Question on "dynamic" results

My friend and I run the code (without any modification) and get the following results.
The results are a little diverse. Some metrics can be reproduced, some metrics (red) are even better than the paper reported results, but some metrics (blue) are degraded.

Could you share your insights on these diverse results? and what could be the possible reason for the degraded results?

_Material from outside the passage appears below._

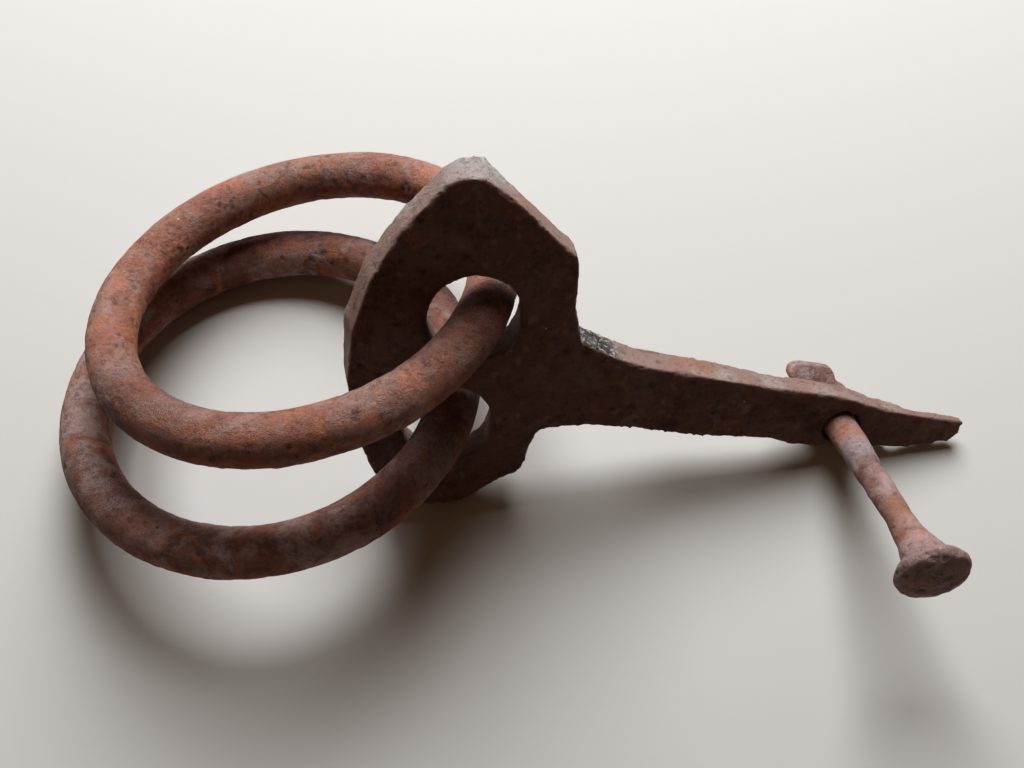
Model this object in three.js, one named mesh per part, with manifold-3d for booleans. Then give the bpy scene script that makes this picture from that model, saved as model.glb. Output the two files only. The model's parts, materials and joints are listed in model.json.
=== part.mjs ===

We also try to re-run the code on the local server, however, the results are similar.

A minor bug

Here, the case folder name is missed, so all the saved results have the same name and will be overwritten during saving.

UA-MT/code/test_util.py

Lines 28 to 31 in da31df5

    
           if save_result: 
        
               nib.save(nib.Nifti1Image(prediction.astype(np.float32), np.eye(4)), test_save_path + id + "_pred.nii.gz") 
        
               nib.save(nib.Nifti1Image(image[:].astype(np.float32), np.eye(4)), test_save_path + id + "_img.nii.gz") 
        
               nib.save(nib.Nifti1Image(label[:].astype(np.float32), np.eye(4)), test_save_path + id + "_gt.nii.gz")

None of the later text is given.